■ Objective
Print the lines of the data, starting with the first, up to and including the line where "table.data.materials.append(card)" appears.

##### Data segment

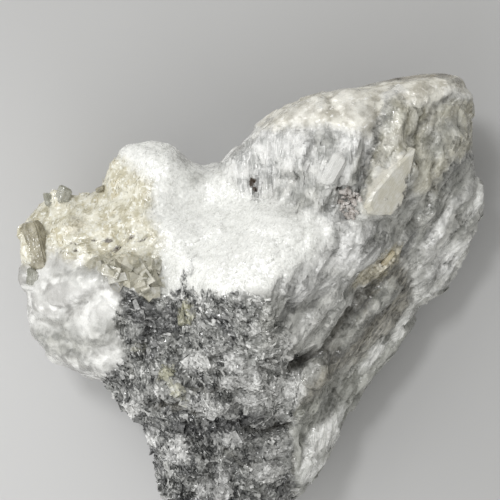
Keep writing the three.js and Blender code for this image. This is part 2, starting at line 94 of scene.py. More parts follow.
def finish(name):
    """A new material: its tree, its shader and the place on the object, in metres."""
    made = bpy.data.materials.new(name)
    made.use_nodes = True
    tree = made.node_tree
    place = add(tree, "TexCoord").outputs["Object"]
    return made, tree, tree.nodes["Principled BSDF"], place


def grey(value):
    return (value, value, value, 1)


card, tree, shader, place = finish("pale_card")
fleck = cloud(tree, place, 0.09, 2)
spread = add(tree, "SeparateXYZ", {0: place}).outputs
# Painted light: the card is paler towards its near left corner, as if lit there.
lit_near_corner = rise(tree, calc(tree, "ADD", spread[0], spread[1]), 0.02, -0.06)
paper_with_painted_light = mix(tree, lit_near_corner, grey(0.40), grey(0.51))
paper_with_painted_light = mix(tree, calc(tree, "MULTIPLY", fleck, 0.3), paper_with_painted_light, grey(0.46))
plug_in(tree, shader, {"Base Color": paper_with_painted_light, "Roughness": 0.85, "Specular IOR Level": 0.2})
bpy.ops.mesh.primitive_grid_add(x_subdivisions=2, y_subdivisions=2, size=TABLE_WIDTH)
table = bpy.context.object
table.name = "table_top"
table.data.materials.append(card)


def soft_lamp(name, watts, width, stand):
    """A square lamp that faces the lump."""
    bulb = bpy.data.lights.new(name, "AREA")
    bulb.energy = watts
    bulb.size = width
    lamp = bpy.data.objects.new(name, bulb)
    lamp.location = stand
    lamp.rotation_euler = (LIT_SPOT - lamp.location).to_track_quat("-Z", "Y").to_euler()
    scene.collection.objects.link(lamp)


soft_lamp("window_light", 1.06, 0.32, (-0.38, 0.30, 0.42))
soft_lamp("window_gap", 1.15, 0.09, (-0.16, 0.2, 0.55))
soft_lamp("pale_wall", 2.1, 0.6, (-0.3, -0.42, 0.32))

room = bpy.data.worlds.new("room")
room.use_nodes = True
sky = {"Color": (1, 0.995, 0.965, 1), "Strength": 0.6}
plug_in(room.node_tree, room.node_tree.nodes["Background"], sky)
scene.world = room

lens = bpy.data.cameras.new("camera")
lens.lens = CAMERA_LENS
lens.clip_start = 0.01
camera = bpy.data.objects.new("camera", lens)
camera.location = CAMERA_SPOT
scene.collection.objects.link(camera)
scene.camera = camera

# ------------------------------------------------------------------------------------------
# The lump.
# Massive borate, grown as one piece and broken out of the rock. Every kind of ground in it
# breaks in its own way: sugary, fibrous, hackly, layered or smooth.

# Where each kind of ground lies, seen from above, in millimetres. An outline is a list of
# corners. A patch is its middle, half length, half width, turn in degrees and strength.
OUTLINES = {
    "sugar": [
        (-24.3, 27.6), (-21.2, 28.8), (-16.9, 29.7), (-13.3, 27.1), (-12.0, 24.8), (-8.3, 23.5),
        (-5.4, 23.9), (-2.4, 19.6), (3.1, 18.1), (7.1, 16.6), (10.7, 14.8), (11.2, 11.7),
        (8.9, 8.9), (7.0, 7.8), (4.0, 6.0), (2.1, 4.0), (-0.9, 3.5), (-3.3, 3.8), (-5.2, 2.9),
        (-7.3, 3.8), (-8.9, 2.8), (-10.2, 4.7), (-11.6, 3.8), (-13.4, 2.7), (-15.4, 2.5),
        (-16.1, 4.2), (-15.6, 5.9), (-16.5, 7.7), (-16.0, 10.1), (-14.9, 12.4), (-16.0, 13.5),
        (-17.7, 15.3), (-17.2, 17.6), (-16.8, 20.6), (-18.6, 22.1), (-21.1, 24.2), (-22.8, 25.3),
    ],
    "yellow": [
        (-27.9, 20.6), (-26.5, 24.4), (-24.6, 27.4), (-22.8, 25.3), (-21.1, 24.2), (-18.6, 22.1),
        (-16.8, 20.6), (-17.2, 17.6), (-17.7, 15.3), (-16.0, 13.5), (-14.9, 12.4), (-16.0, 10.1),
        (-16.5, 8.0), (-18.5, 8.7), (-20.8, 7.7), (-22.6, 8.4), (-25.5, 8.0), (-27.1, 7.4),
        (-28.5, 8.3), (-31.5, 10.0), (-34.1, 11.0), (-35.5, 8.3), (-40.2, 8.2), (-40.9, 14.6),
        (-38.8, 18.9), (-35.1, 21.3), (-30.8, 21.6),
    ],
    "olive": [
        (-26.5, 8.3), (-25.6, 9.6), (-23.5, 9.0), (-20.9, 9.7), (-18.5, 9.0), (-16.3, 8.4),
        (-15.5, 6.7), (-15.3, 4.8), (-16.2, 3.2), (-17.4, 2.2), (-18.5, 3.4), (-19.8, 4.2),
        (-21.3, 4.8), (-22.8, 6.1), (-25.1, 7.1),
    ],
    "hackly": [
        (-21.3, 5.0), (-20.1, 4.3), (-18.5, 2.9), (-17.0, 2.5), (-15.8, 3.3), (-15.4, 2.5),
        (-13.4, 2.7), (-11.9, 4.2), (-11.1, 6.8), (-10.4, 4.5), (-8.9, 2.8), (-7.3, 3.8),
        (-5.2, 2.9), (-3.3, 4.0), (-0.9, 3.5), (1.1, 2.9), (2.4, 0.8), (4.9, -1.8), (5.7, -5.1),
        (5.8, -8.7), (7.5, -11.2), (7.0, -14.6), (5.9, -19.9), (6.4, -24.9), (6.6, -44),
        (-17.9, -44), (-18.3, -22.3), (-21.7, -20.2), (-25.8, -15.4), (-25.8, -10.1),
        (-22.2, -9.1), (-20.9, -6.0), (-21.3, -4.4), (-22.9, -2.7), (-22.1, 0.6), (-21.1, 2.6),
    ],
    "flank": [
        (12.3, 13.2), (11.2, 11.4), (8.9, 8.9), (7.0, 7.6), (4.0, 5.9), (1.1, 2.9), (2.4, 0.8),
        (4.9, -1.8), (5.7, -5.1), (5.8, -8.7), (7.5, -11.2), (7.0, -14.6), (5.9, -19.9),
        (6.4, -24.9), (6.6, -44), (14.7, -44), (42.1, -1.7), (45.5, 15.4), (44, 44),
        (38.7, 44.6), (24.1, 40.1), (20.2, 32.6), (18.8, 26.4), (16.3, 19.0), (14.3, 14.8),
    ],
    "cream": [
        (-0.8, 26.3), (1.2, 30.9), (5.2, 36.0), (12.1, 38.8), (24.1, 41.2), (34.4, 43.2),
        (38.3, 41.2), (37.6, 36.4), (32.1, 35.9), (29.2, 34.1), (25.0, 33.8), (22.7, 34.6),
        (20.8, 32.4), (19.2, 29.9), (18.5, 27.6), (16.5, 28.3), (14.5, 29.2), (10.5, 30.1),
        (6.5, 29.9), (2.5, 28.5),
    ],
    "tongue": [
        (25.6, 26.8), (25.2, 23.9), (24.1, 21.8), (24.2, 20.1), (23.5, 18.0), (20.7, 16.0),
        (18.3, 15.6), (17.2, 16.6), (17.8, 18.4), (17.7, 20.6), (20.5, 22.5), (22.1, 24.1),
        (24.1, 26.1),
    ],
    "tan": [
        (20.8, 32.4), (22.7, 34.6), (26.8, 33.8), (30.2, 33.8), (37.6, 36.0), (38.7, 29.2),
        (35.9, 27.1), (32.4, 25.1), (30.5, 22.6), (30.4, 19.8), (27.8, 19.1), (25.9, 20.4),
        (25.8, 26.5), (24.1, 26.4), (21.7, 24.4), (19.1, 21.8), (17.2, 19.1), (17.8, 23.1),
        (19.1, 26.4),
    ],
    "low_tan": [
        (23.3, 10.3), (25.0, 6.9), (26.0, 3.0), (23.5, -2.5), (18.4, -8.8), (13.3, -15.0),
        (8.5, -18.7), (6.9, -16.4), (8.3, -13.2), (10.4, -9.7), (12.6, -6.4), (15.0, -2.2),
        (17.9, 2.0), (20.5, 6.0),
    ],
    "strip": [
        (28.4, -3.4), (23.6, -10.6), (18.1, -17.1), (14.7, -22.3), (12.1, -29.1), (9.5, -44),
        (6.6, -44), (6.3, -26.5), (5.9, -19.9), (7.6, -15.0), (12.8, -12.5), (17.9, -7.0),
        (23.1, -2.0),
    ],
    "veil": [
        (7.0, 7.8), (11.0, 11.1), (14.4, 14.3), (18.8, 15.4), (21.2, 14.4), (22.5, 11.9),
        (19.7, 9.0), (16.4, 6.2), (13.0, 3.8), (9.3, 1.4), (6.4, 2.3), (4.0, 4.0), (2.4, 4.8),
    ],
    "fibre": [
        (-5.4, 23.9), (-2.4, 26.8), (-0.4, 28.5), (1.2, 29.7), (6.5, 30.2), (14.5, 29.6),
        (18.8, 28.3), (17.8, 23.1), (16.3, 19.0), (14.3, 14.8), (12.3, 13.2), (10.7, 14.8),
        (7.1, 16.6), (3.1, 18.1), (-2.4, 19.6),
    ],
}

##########

■ Task output
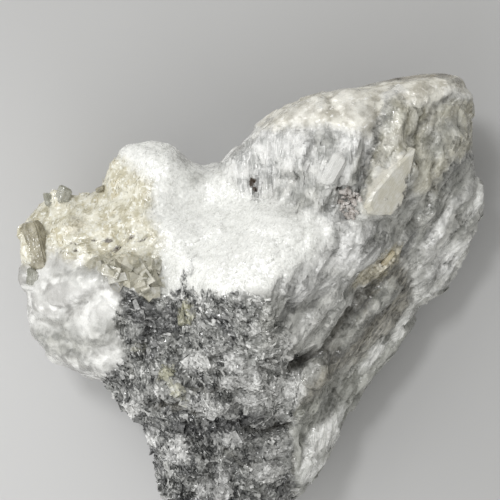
Keep writing the three.js and Blender code for this image. This is part 2, starting at line 94 of scene.py. More parts follow.
def finish(name):
    """A new material: its tree, its shader and the place on the object, in metres."""
    made = bpy.data.materials.new(name)
    made.use_nodes = True
    tree = made.node_tree
    place = add(tree, "TexCoord").outputs["Object"]
    return made, tree, tree.nodes["Principled BSDF"], place


def grey(value):
    return (value, value, value, 1)


card, tree, shader, place = finish("pale_card")
fleck = cloud(tree, place, 0.09, 2)
spread = add(tree, "SeparateXYZ", {0: place}).outputs
# Painted light: the card is paler towards its near left corner, as if lit there.
lit_near_corner = rise(tree, calc(tree, "ADD", spread[0], spread[1]), 0.02, -0.06)
paper_with_painted_light = mix(tree, lit_near_corner, grey(0.40), grey(0.51))
paper_with_painted_light = mix(tree, calc(tree, "MULTIPLY", fleck, 0.3), paper_with_painted_light, grey(0.46))
plug_in(tree, shader, {"Base Color": paper_with_painted_light, "Roughness": 0.85, "Specular IOR Level": 0.2})
bpy.ops.mesh.primitive_grid_add(x_subdivisions=2, y_subdivisions=2, size=TABLE_WIDTH)
table = bpy.context.object
table.name = "table_top"
table.data.materials.append(card)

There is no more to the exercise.